* [Aim]:
Repeat exactly, please, the lines that begin at the start of the listing and end at the line holding "return TAB_LOW_ANGLE +".
Given material start
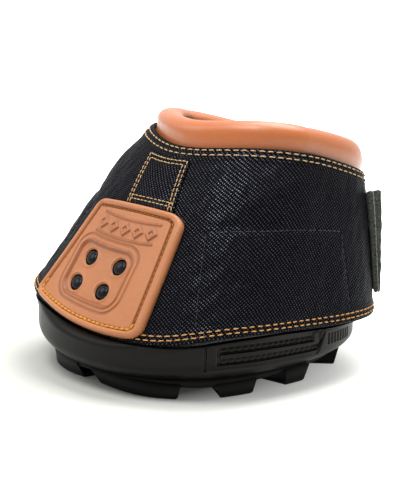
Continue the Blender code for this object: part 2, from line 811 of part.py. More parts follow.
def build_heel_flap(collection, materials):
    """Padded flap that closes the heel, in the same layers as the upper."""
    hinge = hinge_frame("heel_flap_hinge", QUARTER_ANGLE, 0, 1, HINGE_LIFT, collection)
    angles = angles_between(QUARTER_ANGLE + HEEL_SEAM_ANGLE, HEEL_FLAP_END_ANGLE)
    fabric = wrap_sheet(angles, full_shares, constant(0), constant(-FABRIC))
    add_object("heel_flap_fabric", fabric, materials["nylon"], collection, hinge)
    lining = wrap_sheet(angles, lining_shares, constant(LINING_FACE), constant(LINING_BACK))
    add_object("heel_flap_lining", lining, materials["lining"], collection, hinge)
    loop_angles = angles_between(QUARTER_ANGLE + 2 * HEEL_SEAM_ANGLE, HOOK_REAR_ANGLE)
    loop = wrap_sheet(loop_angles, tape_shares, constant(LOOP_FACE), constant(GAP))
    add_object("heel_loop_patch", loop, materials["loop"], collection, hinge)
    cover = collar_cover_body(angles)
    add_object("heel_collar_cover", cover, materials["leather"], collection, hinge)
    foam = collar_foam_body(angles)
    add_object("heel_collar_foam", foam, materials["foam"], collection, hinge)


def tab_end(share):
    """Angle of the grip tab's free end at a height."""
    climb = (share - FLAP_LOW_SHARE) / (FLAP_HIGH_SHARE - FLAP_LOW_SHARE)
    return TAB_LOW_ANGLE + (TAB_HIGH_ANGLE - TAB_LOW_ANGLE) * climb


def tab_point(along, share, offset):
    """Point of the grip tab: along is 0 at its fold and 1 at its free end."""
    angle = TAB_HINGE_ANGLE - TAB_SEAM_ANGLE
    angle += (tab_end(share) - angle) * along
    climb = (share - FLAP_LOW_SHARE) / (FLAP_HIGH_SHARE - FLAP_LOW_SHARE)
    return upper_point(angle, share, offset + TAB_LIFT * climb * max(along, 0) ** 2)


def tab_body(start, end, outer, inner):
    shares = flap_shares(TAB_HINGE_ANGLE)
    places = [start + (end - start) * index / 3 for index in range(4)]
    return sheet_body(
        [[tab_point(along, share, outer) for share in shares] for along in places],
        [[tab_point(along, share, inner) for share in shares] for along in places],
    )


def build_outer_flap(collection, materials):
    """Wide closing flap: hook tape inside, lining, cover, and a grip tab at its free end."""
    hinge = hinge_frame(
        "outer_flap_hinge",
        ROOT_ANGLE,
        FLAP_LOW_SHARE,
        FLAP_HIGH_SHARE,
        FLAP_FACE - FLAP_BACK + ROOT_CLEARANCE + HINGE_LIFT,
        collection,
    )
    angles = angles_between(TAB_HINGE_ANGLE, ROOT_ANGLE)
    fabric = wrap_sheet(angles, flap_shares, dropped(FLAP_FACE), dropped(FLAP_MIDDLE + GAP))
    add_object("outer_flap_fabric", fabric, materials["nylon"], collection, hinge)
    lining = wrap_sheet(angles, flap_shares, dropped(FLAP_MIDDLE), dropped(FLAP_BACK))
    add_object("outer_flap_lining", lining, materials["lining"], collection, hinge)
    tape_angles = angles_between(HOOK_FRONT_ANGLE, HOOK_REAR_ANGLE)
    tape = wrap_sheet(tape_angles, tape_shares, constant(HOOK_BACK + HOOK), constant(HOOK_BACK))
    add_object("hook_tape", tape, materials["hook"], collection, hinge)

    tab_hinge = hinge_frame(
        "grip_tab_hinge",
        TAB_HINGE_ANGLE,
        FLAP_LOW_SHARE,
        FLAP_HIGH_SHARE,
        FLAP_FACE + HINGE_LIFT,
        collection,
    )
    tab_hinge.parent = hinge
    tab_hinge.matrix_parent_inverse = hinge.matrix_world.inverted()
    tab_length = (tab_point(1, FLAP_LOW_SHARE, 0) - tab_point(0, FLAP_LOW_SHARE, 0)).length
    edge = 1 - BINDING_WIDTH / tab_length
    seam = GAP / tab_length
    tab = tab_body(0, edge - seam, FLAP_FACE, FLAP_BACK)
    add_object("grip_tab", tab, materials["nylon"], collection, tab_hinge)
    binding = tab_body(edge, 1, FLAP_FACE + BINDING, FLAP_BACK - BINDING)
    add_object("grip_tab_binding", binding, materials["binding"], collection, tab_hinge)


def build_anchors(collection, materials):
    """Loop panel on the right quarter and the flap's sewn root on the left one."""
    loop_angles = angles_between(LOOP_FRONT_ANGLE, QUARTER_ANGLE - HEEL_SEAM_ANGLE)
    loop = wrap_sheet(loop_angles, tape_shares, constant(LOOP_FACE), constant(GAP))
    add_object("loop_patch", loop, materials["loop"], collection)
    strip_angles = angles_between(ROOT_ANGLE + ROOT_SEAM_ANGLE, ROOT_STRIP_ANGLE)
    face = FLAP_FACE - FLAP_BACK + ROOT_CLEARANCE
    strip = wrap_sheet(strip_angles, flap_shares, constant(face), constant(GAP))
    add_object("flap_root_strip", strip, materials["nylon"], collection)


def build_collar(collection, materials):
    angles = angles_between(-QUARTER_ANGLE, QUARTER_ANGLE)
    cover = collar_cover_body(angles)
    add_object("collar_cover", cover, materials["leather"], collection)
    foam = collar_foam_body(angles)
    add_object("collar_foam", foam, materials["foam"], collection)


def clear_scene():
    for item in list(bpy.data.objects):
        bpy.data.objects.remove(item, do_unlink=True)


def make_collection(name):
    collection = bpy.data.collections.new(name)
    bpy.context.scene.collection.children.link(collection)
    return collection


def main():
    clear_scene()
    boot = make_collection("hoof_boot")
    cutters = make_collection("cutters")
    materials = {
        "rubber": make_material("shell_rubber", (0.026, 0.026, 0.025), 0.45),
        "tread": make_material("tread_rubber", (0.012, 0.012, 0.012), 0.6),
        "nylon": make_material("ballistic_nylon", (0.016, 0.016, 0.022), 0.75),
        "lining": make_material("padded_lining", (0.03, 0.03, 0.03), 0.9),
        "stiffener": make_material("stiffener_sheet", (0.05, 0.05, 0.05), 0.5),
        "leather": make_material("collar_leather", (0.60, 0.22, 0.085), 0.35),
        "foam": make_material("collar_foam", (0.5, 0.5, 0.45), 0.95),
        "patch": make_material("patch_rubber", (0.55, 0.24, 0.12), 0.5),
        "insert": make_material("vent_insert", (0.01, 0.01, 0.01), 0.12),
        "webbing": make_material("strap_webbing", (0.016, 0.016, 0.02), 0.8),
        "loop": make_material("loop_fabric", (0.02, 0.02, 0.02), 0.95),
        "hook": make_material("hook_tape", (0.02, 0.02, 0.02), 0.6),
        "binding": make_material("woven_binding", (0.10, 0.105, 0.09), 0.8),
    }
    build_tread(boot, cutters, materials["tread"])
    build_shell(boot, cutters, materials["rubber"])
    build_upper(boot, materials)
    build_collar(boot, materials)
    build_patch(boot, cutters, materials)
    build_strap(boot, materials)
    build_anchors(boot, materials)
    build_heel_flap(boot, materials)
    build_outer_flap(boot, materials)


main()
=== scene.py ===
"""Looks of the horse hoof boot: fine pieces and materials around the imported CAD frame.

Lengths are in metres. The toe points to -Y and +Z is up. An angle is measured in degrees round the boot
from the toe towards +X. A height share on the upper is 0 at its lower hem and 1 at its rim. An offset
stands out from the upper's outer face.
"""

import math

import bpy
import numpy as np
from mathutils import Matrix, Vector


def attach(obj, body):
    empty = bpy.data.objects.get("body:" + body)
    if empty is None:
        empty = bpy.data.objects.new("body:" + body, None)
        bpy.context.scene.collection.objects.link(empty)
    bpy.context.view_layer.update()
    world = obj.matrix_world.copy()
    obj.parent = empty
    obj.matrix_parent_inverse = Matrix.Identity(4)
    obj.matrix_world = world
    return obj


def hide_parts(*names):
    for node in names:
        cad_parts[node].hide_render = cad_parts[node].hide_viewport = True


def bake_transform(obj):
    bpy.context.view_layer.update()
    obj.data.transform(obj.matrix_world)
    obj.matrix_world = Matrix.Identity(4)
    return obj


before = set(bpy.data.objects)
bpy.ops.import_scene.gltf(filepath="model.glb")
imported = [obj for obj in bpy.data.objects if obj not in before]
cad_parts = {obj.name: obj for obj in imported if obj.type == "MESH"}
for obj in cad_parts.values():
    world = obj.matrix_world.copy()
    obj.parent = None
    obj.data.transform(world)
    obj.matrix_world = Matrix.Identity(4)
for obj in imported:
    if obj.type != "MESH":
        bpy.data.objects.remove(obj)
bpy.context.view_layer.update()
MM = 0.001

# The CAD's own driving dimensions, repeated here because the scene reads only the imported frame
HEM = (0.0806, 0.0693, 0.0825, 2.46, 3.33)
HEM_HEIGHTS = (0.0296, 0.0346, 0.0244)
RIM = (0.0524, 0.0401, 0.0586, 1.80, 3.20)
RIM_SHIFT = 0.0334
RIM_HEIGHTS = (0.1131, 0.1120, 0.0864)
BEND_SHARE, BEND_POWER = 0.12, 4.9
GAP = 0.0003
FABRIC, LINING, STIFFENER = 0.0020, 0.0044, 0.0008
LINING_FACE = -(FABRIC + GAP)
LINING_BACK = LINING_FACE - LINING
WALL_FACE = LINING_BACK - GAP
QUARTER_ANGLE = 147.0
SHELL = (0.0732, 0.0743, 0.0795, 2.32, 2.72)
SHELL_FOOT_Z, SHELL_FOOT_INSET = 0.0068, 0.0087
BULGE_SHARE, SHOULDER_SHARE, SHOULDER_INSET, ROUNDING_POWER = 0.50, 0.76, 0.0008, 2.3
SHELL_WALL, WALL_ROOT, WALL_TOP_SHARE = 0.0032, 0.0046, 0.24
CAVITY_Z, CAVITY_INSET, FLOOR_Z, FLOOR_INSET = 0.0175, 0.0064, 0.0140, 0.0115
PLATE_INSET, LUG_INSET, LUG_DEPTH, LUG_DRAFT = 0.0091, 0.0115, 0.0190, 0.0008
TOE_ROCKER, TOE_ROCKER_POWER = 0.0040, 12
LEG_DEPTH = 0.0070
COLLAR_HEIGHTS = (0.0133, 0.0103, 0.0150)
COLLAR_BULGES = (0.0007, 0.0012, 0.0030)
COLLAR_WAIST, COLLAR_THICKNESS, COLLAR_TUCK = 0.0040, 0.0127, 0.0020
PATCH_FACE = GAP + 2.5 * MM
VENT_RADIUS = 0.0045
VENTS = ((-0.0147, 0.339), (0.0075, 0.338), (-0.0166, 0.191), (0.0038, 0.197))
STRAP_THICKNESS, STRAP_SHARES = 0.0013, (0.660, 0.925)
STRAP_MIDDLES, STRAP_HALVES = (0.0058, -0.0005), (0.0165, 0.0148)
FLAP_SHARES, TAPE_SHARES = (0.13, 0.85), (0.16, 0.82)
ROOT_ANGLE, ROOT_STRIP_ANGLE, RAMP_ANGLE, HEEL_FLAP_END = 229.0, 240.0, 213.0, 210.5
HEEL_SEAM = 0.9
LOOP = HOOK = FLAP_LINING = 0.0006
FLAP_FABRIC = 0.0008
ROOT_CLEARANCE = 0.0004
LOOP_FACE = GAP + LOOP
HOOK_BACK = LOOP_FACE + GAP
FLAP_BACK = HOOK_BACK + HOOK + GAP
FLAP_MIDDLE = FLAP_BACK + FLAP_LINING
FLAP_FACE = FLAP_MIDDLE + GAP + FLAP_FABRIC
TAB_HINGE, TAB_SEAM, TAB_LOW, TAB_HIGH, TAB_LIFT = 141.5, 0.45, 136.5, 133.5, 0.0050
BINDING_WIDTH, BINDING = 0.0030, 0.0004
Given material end
* [Answer]:
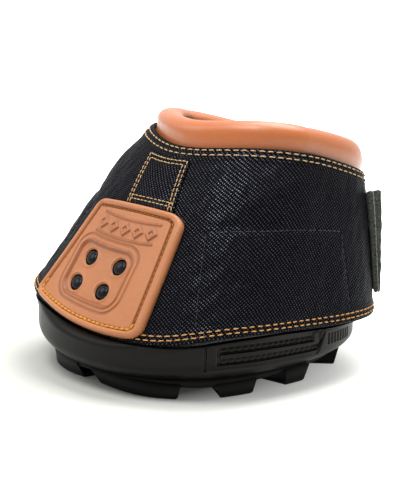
Continue the Blender code for this object: part 2, from line 811 of part.py. More parts follow.
def build_heel_flap(collection, materials):
    """Padded flap that closes the heel, in the same layers as the upper."""
    hinge = hinge_frame("heel_flap_hinge", QUARTER_ANGLE, 0, 1, HINGE_LIFT, collection)
    angles = angles_between(QUARTER_ANGLE + HEEL_SEAM_ANGLE, HEEL_FLAP_END_ANGLE)
    fabric = wrap_sheet(angles, full_shares, constant(0), constant(-FABRIC))
    add_object("heel_flap_fabric", fabric, materials["nylon"], collection, hinge)
    lining = wrap_sheet(angles, lining_shares, constant(LINING_FACE), constant(LINING_BACK))
    add_object("heel_flap_lining", lining, materials["lining"], collection, hinge)
    loop_angles = angles_between(QUARTER_ANGLE + 2 * HEEL_SEAM_ANGLE, HOOK_REAR_ANGLE)
    loop = wrap_sheet(loop_angles, tape_shares, constant(LOOP_FACE), constant(GAP))
    add_object("heel_loop_patch", loop, materials["loop"], collection, hinge)
    cover = collar_cover_body(angles)
    add_object("heel_collar_cover", cover, materials["leather"], collection, hinge)
    foam = collar_foam_body(angles)
    add_object("heel_collar_foam", foam, materials["foam"], collection, hinge)


def tab_end(share):
    """Angle of the grip tab's free end at a height."""
    climb = (share - FLAP_LOW_SHARE) / (FLAP_HIGH_SHARE - FLAP_LOW_SHARE)
    return TAB_LOW_ANGLE + (TAB_HIGH_ANGLE - TAB_LOW_ANGLE) * climb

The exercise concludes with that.